_EXERCISE DIRECTIONS_
Could you write out the opening lines of the data, word for word, stopping after the line that contains "square sheet with"?

----- THE INPUT

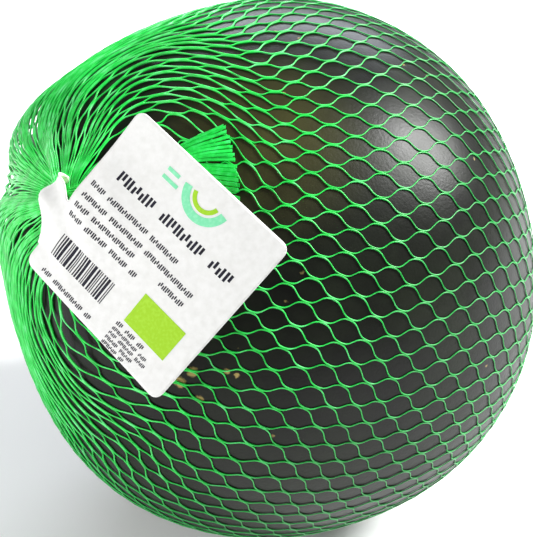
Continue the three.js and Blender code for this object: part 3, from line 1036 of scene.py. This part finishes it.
@dataclass
class PaperLabel:
    """A square sheet with rounded corners and a narrow tab that turns round the neck."""

    place: LabelPlace
    thickness: float = 0.32 * MM
    corner: float = 3 * MM
    grid: float = 1 * MM
    tab_low: float = -23 * MM
    tab_high: float = -6 * MM
    tab_length: float = 15 * MM
    tab_lean: tuple[float, float] = (3.0, 3.5)      # millimetres, on its low and its high side
    print_lift: float = 0.07 * MM
    print_grid: float = 1.5 * MM

    def rounded(self, u: float, v: float) -> tuple[float, float]:
        """Pulls a place that is outside a rounded corner back onto it.

        Args:
            u: along the print.
            v: up the sheet.

        Returns:
            The place, moved where it has to be.
        """
        inset = self.place.side / 2 - self.corner
        du, dv = abs(u) - inset, abs(v) - inset
        reach = math.hypot(max(du, 0), max(dv, 0))
        if du > 0 and dv > 0 and reach > self.corner:
            return (math.copysign(inset + du * self.corner / reach, u),
                    math.copysign(inset + dv * self.corner / reach, v))
        return u, v

    def on_tab(self, u: float, v: float) -> tuple[float, float]:
        """Leans the tab upwards towards its free end.

        Args:
            u: past the sheet's edge, the length along the tab.
            v: up the sheet.

        Returns:
            The place, moved where it is on the tab.
        """
        past = -self.place.side / 2 - u
        if past <= 0:
            return u, v
        flare = float(smoothstep(0, 6 * MM, past))
        share = (v - self.tab_low) / (self.tab_high - self.tab_low)
        low, high = self.tab_lean
        return u, v + flare * (share * high * MM + (1 - share) * low * MM)

    def sheet(self) -> bpy.types.Object:
        """Makes the paper.

        Returns:
            The piece that stands for the CAD label.
        """
        half = self.place.side / 2
        columns = round((self.place.side + self.tab_length) / self.grid)
        rows = round(self.place.side / self.grid)
        shape = bmesh.new()
        bmesh.ops.create_grid(shape, x_segments=columns, y_segments=rows, size=0.5)
        moved(shape, lambda co: Vector((
            -half - self.tab_length + (co.x + 0.5) * (self.place.side + self.tab_length),
            co.y * self.place.side, 0)))
        beside_tab = [
            face for face in shape.faces
            if face.calc_center_median().x < -half
            and not self.tab_low < face.calc_center_median().y < self.tab_high]
        bmesh.ops.delete(shape, geom=beside_tab, context="FACES")

        def lay(co: Vector) -> Vector:
            """The place in the frame of a place on the flat sheet."""
            u, v = self.rounded(co.x, co.y) if co.x > -half - 0.1 * MM else self.on_tab(co.x, co.y)
            return self.place.point(u, v)

        moved(shape, lay)
        white = LabelPaper().make()
        # the back is cream paper, painted lighter than the face so that the shade on the turned tab is
        # lifted: partly painted light
        cream_with_painted_light = LabelPaper(name="paper_reverse_cream_painted_light", white="f3f4e4", shade="e8ead2").make()
        piece = new_piece("label_sheet", mesh_of(shape, "label_sheet"), [white, cream_with_painted_light], Slot.PAPER, "label")
        wall = piece.modifiers.new("thickness", "SOLIDIFY")
        wall.thickness = self.thickness
        wall.offset = -1
        wall.material_offset = 1
        wall.material_offset_rim = 0
        return piece

    def bar(self, shape: bmesh.types.BMesh, u0: float, v0: float, u1: float, v1: float) -> None:
        """Adds one flat rectangle of print, split finely enough to bend.

        Args:
            shape: the print to add to.
            u0: its left side, in millimetres.
            v0: its lower side.
            u1: its right side.
            v1: its upper side.
        """
        width, height = (u1 - u0) * MM, (v1 - v0) * MM
        columns, rows = (max(1, round(size / self.print_grid)) for size in (width, height))
        made = bmesh.ops.create_grid(shape, x_segments=columns, y_segments=rows, size=0.5)
        for vertex in made["verts"]:
            across, along = vertex.co.x + 0.5, vertex.co.y + 0.5
            vertex.co = Vector((u0 * MM + across * width, v0 * MM + along * height, 0))

    def words(self, shape: bmesh.types.BMesh, u: float, v: float, lengths: tuple[int, ...],
              size: float, pitch: float) -> None:
        """Adds a line of plain upright strokes, two to a block, that stands for words.

        Args:
            shape: the print to add to.
            u: where the line starts, in millimetres.
            v: its base line, in millimetres.
            lengths: how many blocks each word has.
            size: the blocks' height, in millimetres.
            pitch: from one block to the next, in millimetres.
        """
        step = 0
        for length in lengths:
            for block in range(length):
                start = u + (step + block) * pitch
                kind = (3 * block + length) % 4
                strokes = ((0.0, 0.0, (1.0, 1.0, 0.7, 0.7)[kind]), (0.46, (0.0, 0.3)[kind % 2], 1.0))
                for side, low, high in strokes:
                    left = start + side * pitch
                    self.bar(shape, left, v + low * size, left + 0.3 * pitch, v + high * size)
            step += length + 1

    def stripes(self, shape: bmesh.types.BMesh) -> None:
        """Adds a block of upright stripes of mixed widths, which encodes nothing.

        Args:
            shape: the print to add to.
        """
        u = -25.0
        widths = (0.3, 0.6, 0.3, 0.9, 0.4, 0.3, 1.0, 0.3, 0.6)
        for number in range(24):
            width = widths[(number * 4) % len(widths)]
            self.bar(shape, u, -22.0, u + width, -14.2)
            u += width + (0.35 if number % 3 else 0.6)

    def arc(self, shape: bmesh.types.BMesh, centre: tuple[float, float], inner: float, outer: float,
            start: float, turn: float) -> None:
        """Adds a curved band of print: an edge spun about a centre.

        Args:
            shape: the print to add to.
            centre: the middle of its curve, in millimetres.
            inner: its inner radius, in millimetres.
            outer: its outer radius, in millimetres.
            start: the angle that it starts at.
            turn: the angle that it runs through.
        """
        ends = [shape.verts.new((centre[0] * MM + radius * MM * math.cos(start),
                                 centre[1] * MM + radius * MM * math.sin(start), 0))
                for radius in (inner, outer)]
        edge = shape.edges.new(ends)
        bmesh.ops.spin(shape, geom=[*ends, edge], cent=(centre[0] * MM, centre[1] * MM, 0), axis=(0, 0, 1),
                       angle=turn, steps=24, use_merge=False)

    def printed(self, name: str, shape: bmesh.types.BMesh, ink: Ink) -> bpy.types.Object:
        """Lays print on the paper's face as one piece.

        Args:
            name: the piece's name.
            shape: the flat print.
            ink: its ink.

        Returns:
            The piece.
        """
        moved(shape, lambda co: self.place.point(co.x, co.y, self.print_lift))
        bmesh.ops.recalc_face_normals(shape, faces=shape.faces)
        outwards = Vector(self.place.out)
        flipped = [face for face in shape.faces if face.normal.dot(outwards) < 0]
        bmesh.ops.reverse_faces(shape, faces=flipped)
        return new_piece(name, mesh_of(shape, name), [ink.make()], Slot.PAPER)

    def print_face(self) -> None:
        """Prints plain generic matter: strokes for words, stripes, a lime block, a melon slice."""
        text = bmesh.new()
        self.words(text, -22.5, 9.6, (5, 6, 3), 3.3, 2.9)
        self.words(text, -27.5, 3.2, (4, 11, 8), 1.7, 1.42)
        self.words(text, -27.5, -1.1, (7, 9, 14), 1.7, 1.42)
        self.words(text, -27.5, -4.9, (4, 12), 1.7, 1.42)
        self.words(text, 7.5, -4.9, (7,), 1.7, 1.42)
        self.words(text, -27.5, -8.7, (4, 6, 5, 2), 1.7, 1.42)
        self.words(text, -24, -28.2, (3, 10, 2), 1.5, 1.3)
        self.words(text, 5, -22.6, (2, 3, 2), 1.4, 1.3)
        for line, lengths in enumerate(((10, 3), (3, 6, 4), (5, 5), (6, 2))):
            self.words(text, 5, -24.5 - 1.75 * line, lengths, 1.15, 1.05)
        self.stripes(text)
        self.printed("label_text_blocks", text, Ink("thermal_print_violet_black"))
        lime = bmesh.new()
        self.bar(lime, 6.3, -20, 23.4, -9.2)
        slice_at = (2.5, 24.6)
        self.arc(lime, slice_at, 3.6, 5.0, math.radians(192), math.radians(156))
        self.printed("label_lime_block", lime, Ink("flexo_ink_lime", "9fd21c", "a9da34"))
        mint = bmesh.new()
        self.arc(mint, slice_at, 5.8, 8.4, math.radians(188), math.radians(164))
        self.bar(mint, -12.5, 22.4, -8, 23.6)
        self.bar(mint, -12.5, 19.6, -6.6, 20.8)
        self.printed("label_melon_slice", mint, Ink("flexo_ink_mint", "7fe3ae", "95e9bd"))

    def build(self) -> None:
        """Makes the label and its print."""
        self.sheet()
        self.print_face()


# ---- the studio -----------------------------------------------------------------------------


@dataclass
class Studio:
    """A pale floor, soft lights and the camera."""

    centre: Vector
    radius: float
    elevation: float = math.radians(35)
    distance: float = 6.0               # from the fruit's centre, in fruit radii
    lens: float = 105.9
    sensor: float = 36.0
    shift_x: float = -0.003
    surround: float = 0.38              # the even light from all round

    def camera(self) -> None:
        """Places the camera in front, looking down on the fruit."""
        data = bpy.data.cameras.new("camera")
        data.lens, data.sensor_width, data.shift_x = self.lens, self.sensor, self.shift_x
        camera = bpy.data.objects.new("camera", data)
        back = Vector((0, -math.cos(self.elevation), math.sin(self.elevation)))
        camera.location = self.centre + back * self.distance * self.radius
        camera.rotation_euler = (-back).to_track_quat("-Z", "Y").to_euler()
        bpy.context.collection.objects.link(camera)
        bpy.context.scene.camera = camera

    def floor(self) -> None:
        """Lays the pale floor."""
        shape = bmesh.new()
        bmesh.ops.create_grid(shape, x_segments=8, y_segments=8, size=4.0)
        ground = bpy.data.objects.new("floor", mesh_of(shape, "floor"))
        bpy.context.collection.objects.link(ground)
        material = bpy.data.materials.new("matt_white_paper_sweep")
        material.use_nodes = True
        shader = material.node_tree.nodes["Principled BSDF"]
        shader.inputs["Base Color"].default_value = linear("fbfbfb")
        shader.inputs["Roughness"].default_value = 0.9
        shader.inputs["Specular IOR Level"].default_value = 0.1
        ground.data.materials.append(material)

    def softbox(self, name: str, towards: tuple[float, float, float], away: float,
                size: tuple[float, float], power: float, colour: str = "ffffff") -> None:
        """Hangs one rectangular soft light that faces the fruit.

        Args:
            name: the light's name.
            towards: the direction from the fruit to the light.
            away: its distance, in metres.
            size: its width and height, in metres.
            power: watts.
            colour: its sRGB colour.
        """
        data = bpy.data.lights.new(name, "AREA")
        data.shape, data.size, data.size_y = "RECTANGLE", size[0], size[1]
        data.energy, data.color = power, linear(colour)[:3]
        light = bpy.data.objects.new(name, data)
        back = Vector(towards).normalized()
        light.location = self.centre + back * away
        light.rotation_euler = (-back).to_track_quat("-Z", "Y").to_euler()
        bpy.context.collection.objects.link(light)

    def lights(self) -> None:
        """Hangs the lights and sets a dim even surround."""
        self.softbox("window_right", (0.746, 0.185, 0.640), 1.07, (0.32, 0.42), 27)
        self.softbox("strip_behind", (0.06, 0.897, 0.41), 1.3, (1.0, 0.3), 11, "eef3ff")
        self.softbox("front_left", (-0.79, -0.459, 0.41), 1.5, (0.8, 0.8), 14)
        world = bpy.data.worlds.new("surround")
        world.use_nodes = True
        world.node_tree.nodes["Background"].inputs["Color"].default_value = grey(1.0)
        world.node_tree.nodes["Background"].inputs["Strength"].default_value = self.surround
        bpy.context.scene.world = world
        bpy.context.scene.view_settings.view_transform = "Standard"

    def build(self) -> None:
        """Sets up the whole studio."""
        self.camera()
        self.floor()
        self.lights()


def main() -> None:
    """Builds the object and the studio round it."""
    logging.basicConfig(level=logging.INFO, format="%(name)s: %(message)s")
    fruit = Watermelon()
    Studio(centre=Vector(fruit.centre), radius=fruit.equator).build()
    fruit.build()
    place = LabelPlace(fruit)
    net = CarryingNet(fruit, place)
    net.build()
    Fringe(net).build()
    WireClips().build()
    PaperLabel(place).build()


if __name__ == "__main__":
    main()
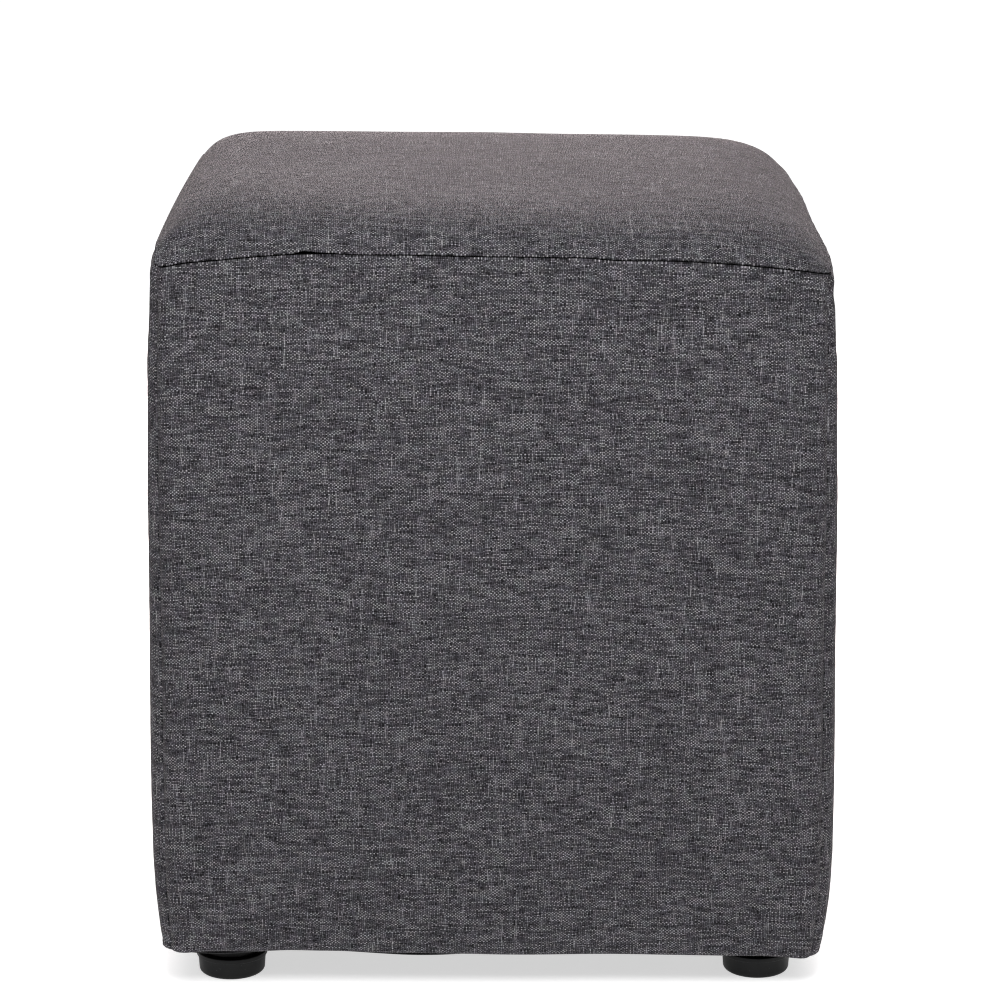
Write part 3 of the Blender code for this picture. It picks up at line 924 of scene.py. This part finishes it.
def area_light(name, place, size, watts, colour):
    """A square soft light that faces the stool and that the camera doesn't see."""
    light = bpy.data.lights.new(name, "AREA")
    light.shape = "SQUARE"
    light.size = size
    light.energy = watts
    light.color = colour
    obj = bpy.data.objects.new(name, light)
    bpy.context.scene.collection.objects.link(obj)
    obj.location = place
    obj.visible_camera = False
    aim = np.array(LIT_PLACE) - np.array(place)
    tilt = math.atan2(aim[2], math.hypot(aim[0], aim[1]))
    heading = math.atan2(aim[1], aim[0])
    obj.rotation_euler = (math.pi / 2 + tilt, 0.0, heading - math.pi / 2)


def sky():
    """Soft light from above, in front of a plain white background."""
    world = bpy.data.worlds.new("studio")
    bpy.context.scene.world = world
    world.use_nodes = True
    tree = world.node_tree
    direction = node(tree, "ShaderNodeTexCoord").outputs["Generated"]
    rise = node(tree, "ShaderNodeSeparateXYZ", {0: direction}).outputs[2]
    strength = ranged(tree, rise, *SKY_FROM, 0.0, SKY_LIGHT)
    seen = node(tree, "ShaderNodeLightPath").outputs["Is Camera Ray"]
    background = tree.nodes["Background"]
    background.inputs["Color"].default_value = (1.0, 1.0, 1.0, 1.0)
    tree.links.new(maths(tree, "MAXIMUM", strength, seen), background.inputs["Strength"])


def camera():
    """The photograph's view: a long lens, a little above the stool."""
    lens = bpy.data.cameras.new("camera")
    lens.lens = LENS
    lens.sensor_width = SENSOR
    obj = bpy.data.objects.new("camera", lens)
    bpy.context.scene.collection.objects.link(obj)
    obj.location = CAMERA_PLACE
    obj.rotation_euler = (math.radians(CAMERA_TILT), 0.0, math.radians(CAMERA_HEADING))
    bpy.context.scene.camera = obj


def setting():
    """The camera, the floor and the lights."""
    camera()
    floor()
    sky()
    for light in LIGHTS:
        area_light(*light)
    bpy.context.scene.view_settings.view_transform = "Standard"
    bpy.context.scene.cycles.filter_width = PIXEL_FILTER


def stool():
    """All pieces of the stool: five panels, the cloth below and four feet."""
    cloth = [cloth_material(), seam_shade_material()]
    for name, quarter_turns in SIDES:
        side_panel(name, quarter_turns, cloth)
    top_panel(cloth)
    bottom_sheet(black_cloth_material())
    plastic = plastic_material()
    for name in FEET:
        foot(name, plastic)


stool()
setting()
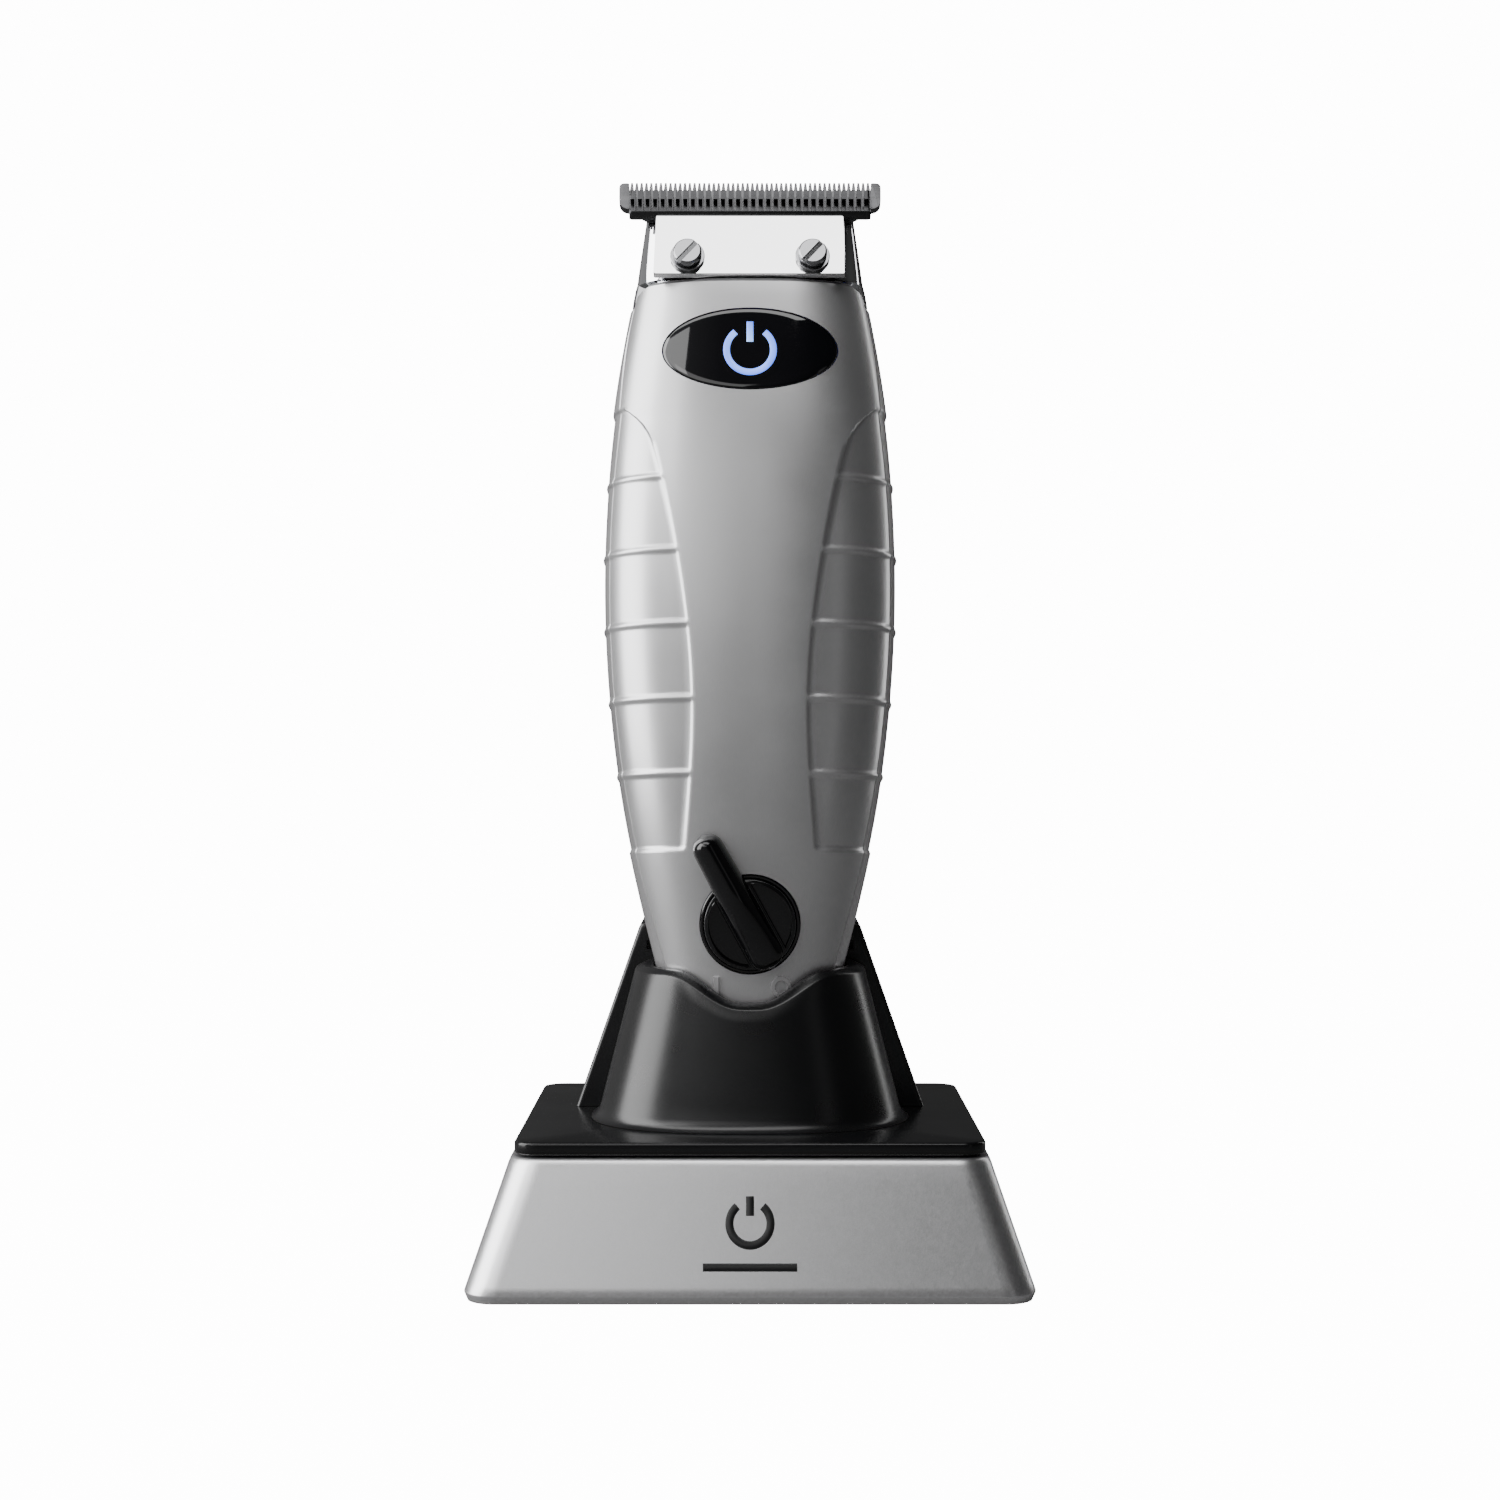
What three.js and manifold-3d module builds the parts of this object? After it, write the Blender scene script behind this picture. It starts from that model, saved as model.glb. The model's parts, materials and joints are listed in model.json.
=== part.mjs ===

----------

_WRITTEN ANSWER_
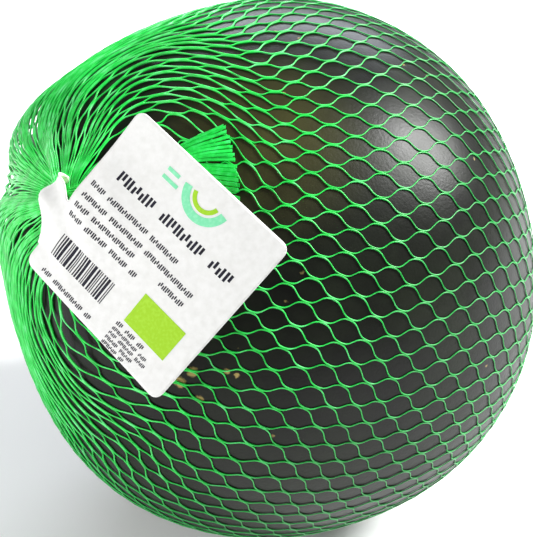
Continue the three.js and Blender code for this object: part 3, from line 1036 of scene.py. This part finishes it.
@dataclass
class PaperLabel:
    """A square sheet with rounded corners and a narrow tab that turns round the neck."""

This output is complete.